[Start SUPPLIED MATERIAL]
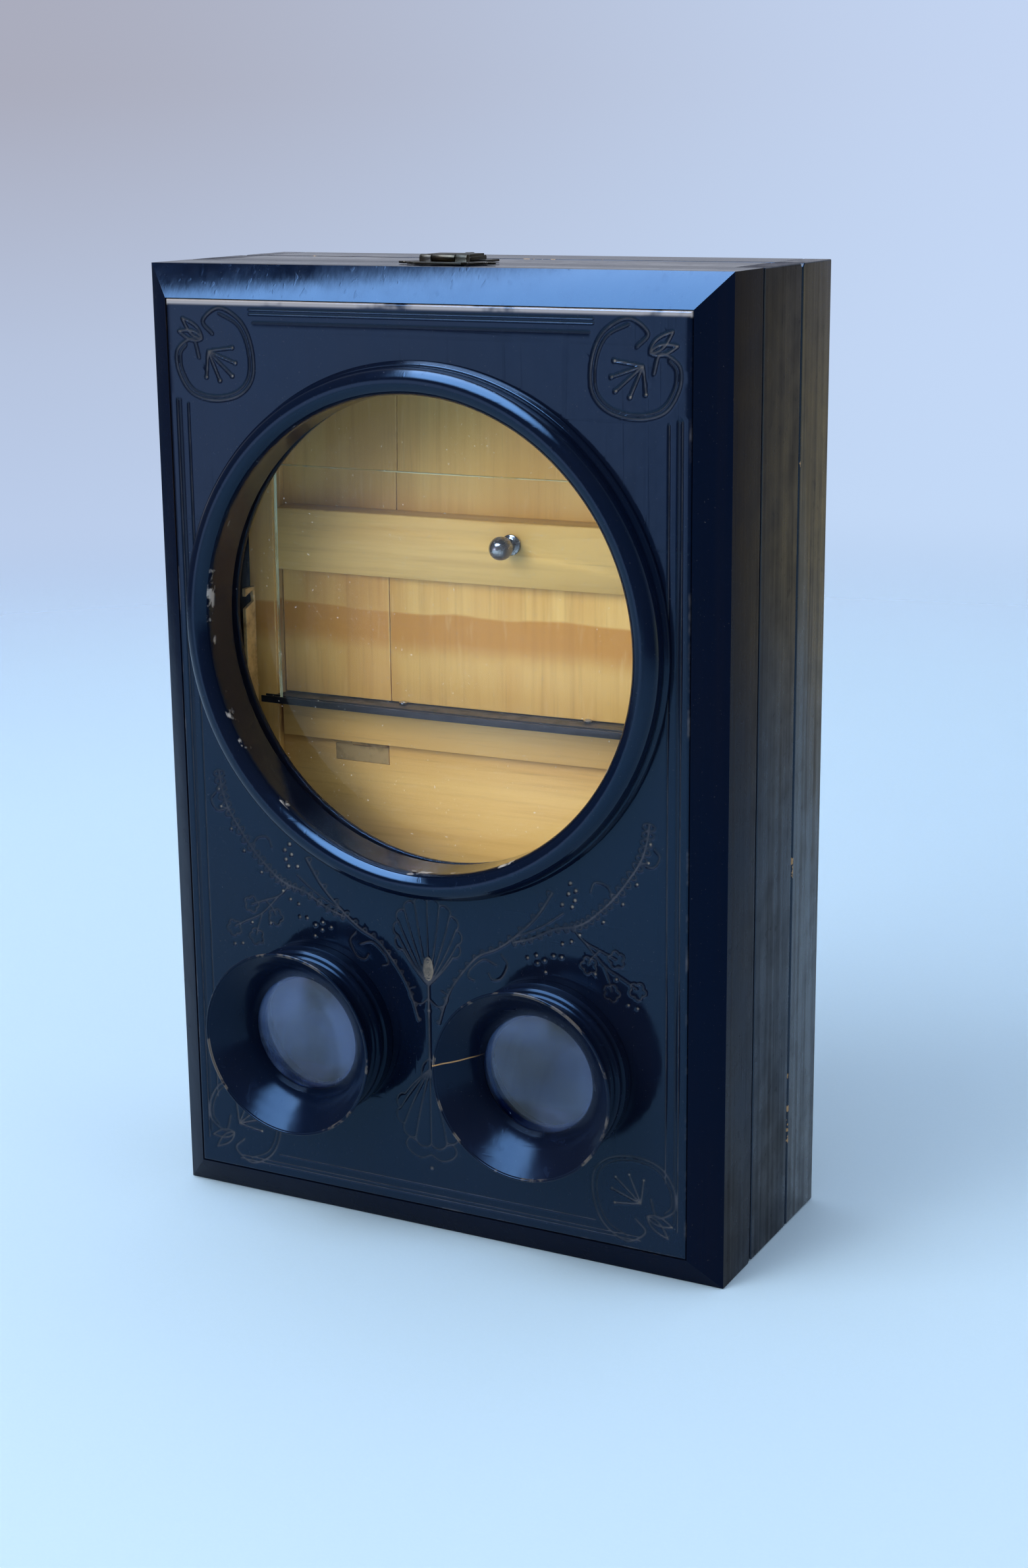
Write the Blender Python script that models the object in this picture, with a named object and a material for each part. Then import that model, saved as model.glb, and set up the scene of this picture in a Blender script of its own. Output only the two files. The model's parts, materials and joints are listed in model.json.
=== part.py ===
"""A folding graphoscope: a slim ebonised box of three hinged trays, standing closed on its end.

The front tray is the lens board, with one large reading lens over a pair of stereo eyepieces. The middle
tray is the frame, along which a carriage slides with a folding easel for the prints. The rear tray is the
base, which holds the prop that tilts the frame. Metres, +Z up, the face looks along -Y, and the origin is
under the middle of the whole object.
"""

import math

import bmesh
import bpy
from mathutils import Matrix, Vector

# The case and its three trays
LENS_BOARD_DEPTH = 0.0317
FRAME_DEPTH = 0.0335
BASE_DEPTH = 0.0270
SEAM = 0.0004
WALL = 0.0100
EASING = 0.0006

# Clearances
SEAT_GAP = 0.0003
RUNNING_GAP = 0.00015
OVERRUN = 0.0010

# The lens board: a moulding with a wide chamfer, round a flat panel
CHAMFER_SIDE = 0.0107
CHAMFER_END = 0.0116
CHAMFER_DEPTH = 0.0078
PANEL_THICKNESS = 0.0140
PANEL_LEDGE = 0.0011

# The flat margins that the ring and the cups leave on the face
RING_TO_SIDE_CHAMFER = 0.0065
RING_TO_TOP_CHAMFER = 0.0180
RING_TO_CUPS = 0.0209
CUPS_TO_BOTTOM_CHAMFER = 0.0271

# The reading lens in its turned ring
LENS_RADIUS = 0.0850
LENS_CURVATURE = 0.4160
LENS_EDGE = 0.0035
LENS_SEAT_DEPTH = 0.0083
LENS_REBATE_WALL = 0.0004
RING_LENS_OVERLAP = 0.0040
RING_BEAD_RADIUS = 0.0047
RING_REACH = 0.0100
RING_STEP_REACH = 0.0028
RING_STEP_WIDTH = 0.0014
SPIGOT_LENS_OVERLAP = 0.0015
SPIGOT_LENS_SETBACK = 0.0009
RETAINER_WIDTH = 0.0030
RETAINER_THICKNESS = 0.0022
# The step outside the bead, as shares of its width and of its reach
RING_STEP_SHARES = (
    (0.000, 1.000),
    (0.500, 0.850),
    (1.000, 0.450),
)

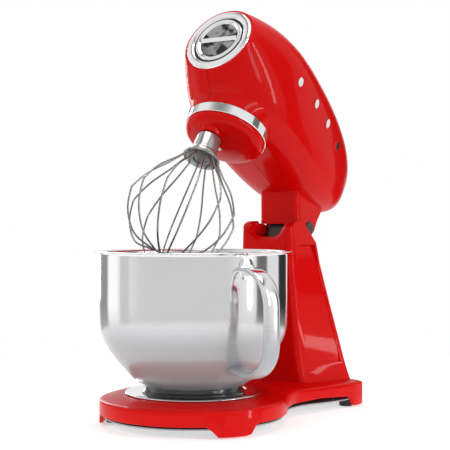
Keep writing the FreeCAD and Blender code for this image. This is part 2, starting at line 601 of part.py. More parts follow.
[End SUPPLIED MATERIAL]
• WORK INSTRUCTIONS:
Please quote every record above exactly as it appears.

• OUTPUT:
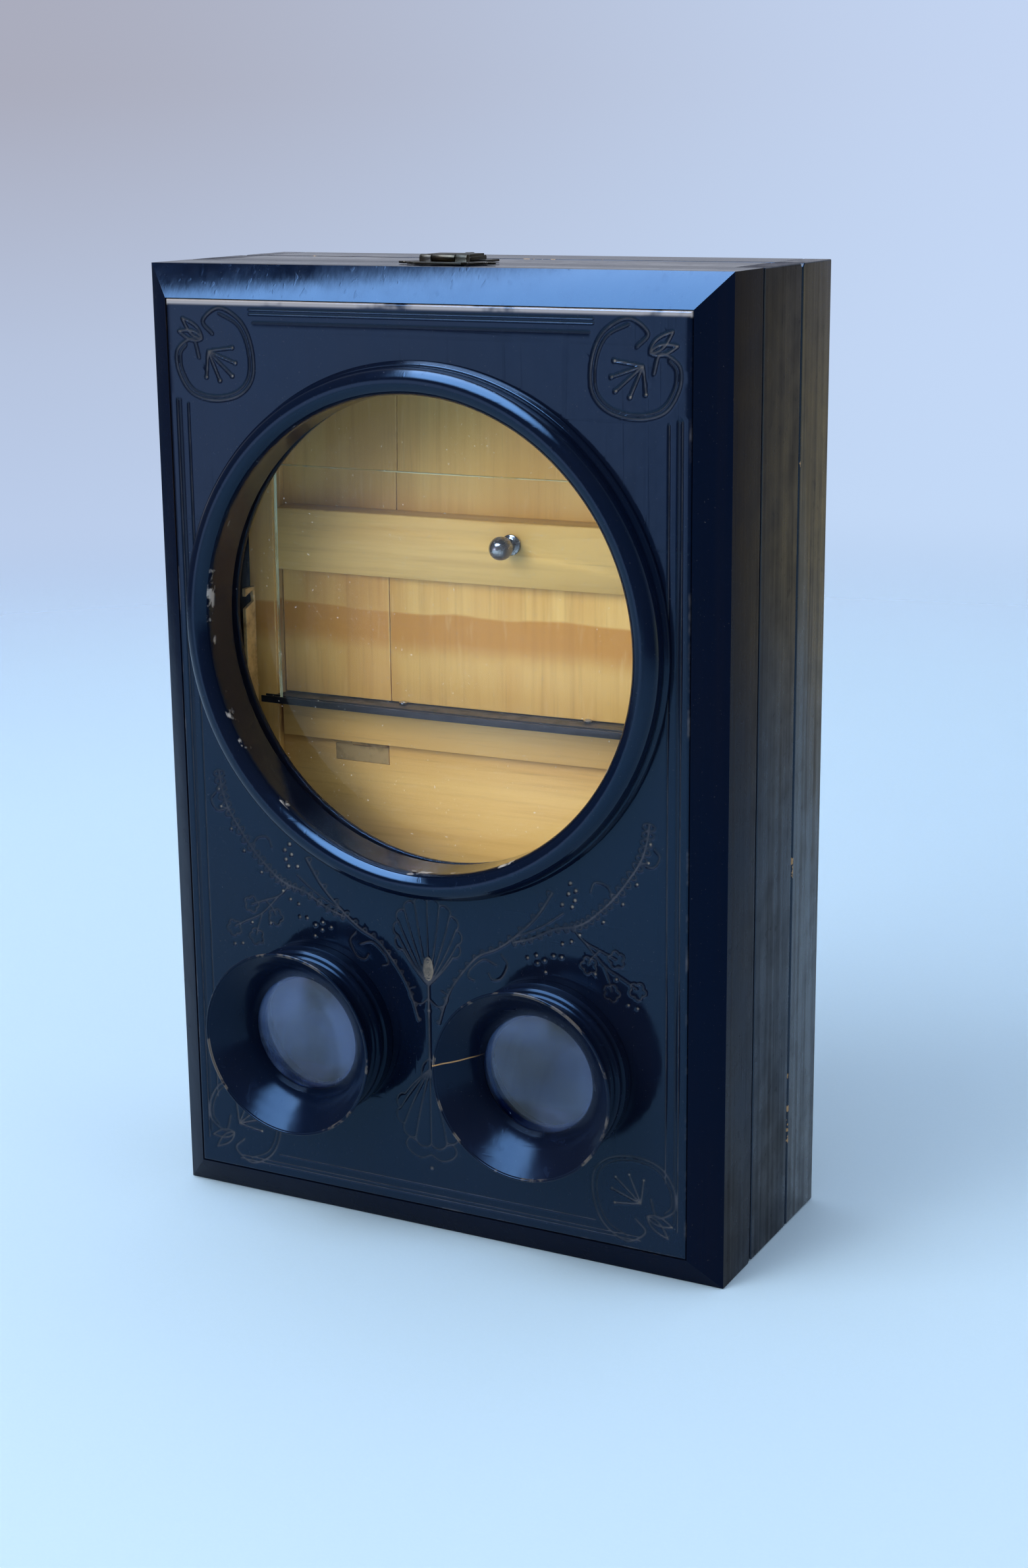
Write the Blender Python script that models the object in this picture, with a named object and a material for each part. Then import that model, saved as model.glb, and set up the scene of this picture in a Blender script of its own. Output only the two files. The model's parts, materials and joints are listed in model.json.
=== part.py ===
"""A folding graphoscope: a slim ebonised box of three hinged trays, standing closed on its end.

The front tray is the lens board, with one large reading lens over a pair of stereo eyepieces. The middle
tray is the frame, along which a carriage slides with a folding easel for the prints. The rear tray is the
base, which holds the prop that tilts the frame. Metres, +Z up, the face looks along -Y, and the origin is
under the middle of the whole object.
"""

import math

import bmesh
import bpy
from mathutils import Matrix, Vector

# The case and its three trays
LENS_BOARD_DEPTH = 0.0317
FRAME_DEPTH = 0.0335
BASE_DEPTH = 0.0270
SEAM = 0.0004
WALL = 0.0100
EASING = 0.0006

# Clearances
SEAT_GAP = 0.0003
RUNNING_GAP = 0.00015
OVERRUN = 0.0010

# The lens board: a moulding with a wide chamfer, round a flat panel
CHAMFER_SIDE = 0.0107
CHAMFER_END = 0.0116
CHAMFER_DEPTH = 0.0078
PANEL_THICKNESS = 0.0140
PANEL_LEDGE = 0.0011

# The flat margins that the ring and the cups leave on the face
RING_TO_SIDE_CHAMFER = 0.0065
RING_TO_TOP_CHAMFER = 0.0180
RING_TO_CUPS = 0.0209
CUPS_TO_BOTTOM_CHAMFER = 0.0271

# The reading lens in its turned ring
LENS_RADIUS = 0.0850
LENS_CURVATURE = 0.4160
LENS_EDGE = 0.0035
LENS_SEAT_DEPTH = 0.0083
LENS_REBATE_WALL = 0.0004
RING_LENS_OVERLAP = 0.0040
RING_BEAD_RADIUS = 0.0047
RING_REACH = 0.0100
RING_STEP_REACH = 0.0028
RING_STEP_WIDTH = 0.0014
SPIGOT_LENS_OVERLAP = 0.0015
SPIGOT_LENS_SETBACK = 0.0009
RETAINER_WIDTH = 0.0030
RETAINER_THICKNESS = 0.0022
# The step outside the bead, as shares of its width and of its reach
RING_STEP_SHARES = (
    (0.000, 1.000),
    (0.500, 0.850),
    (1.000, 0.450),
)

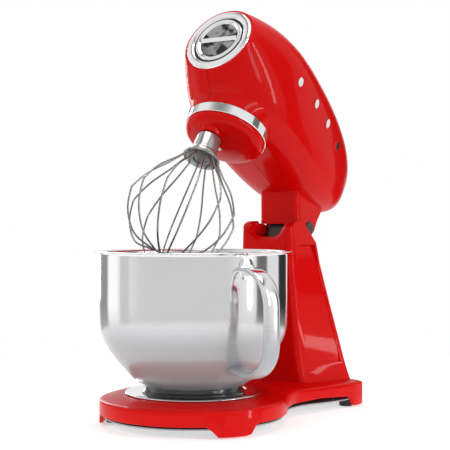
Keep writing the FreeCAD and Blender code for this image. This is part 2, starting at line 601 of part.py. More parts follow.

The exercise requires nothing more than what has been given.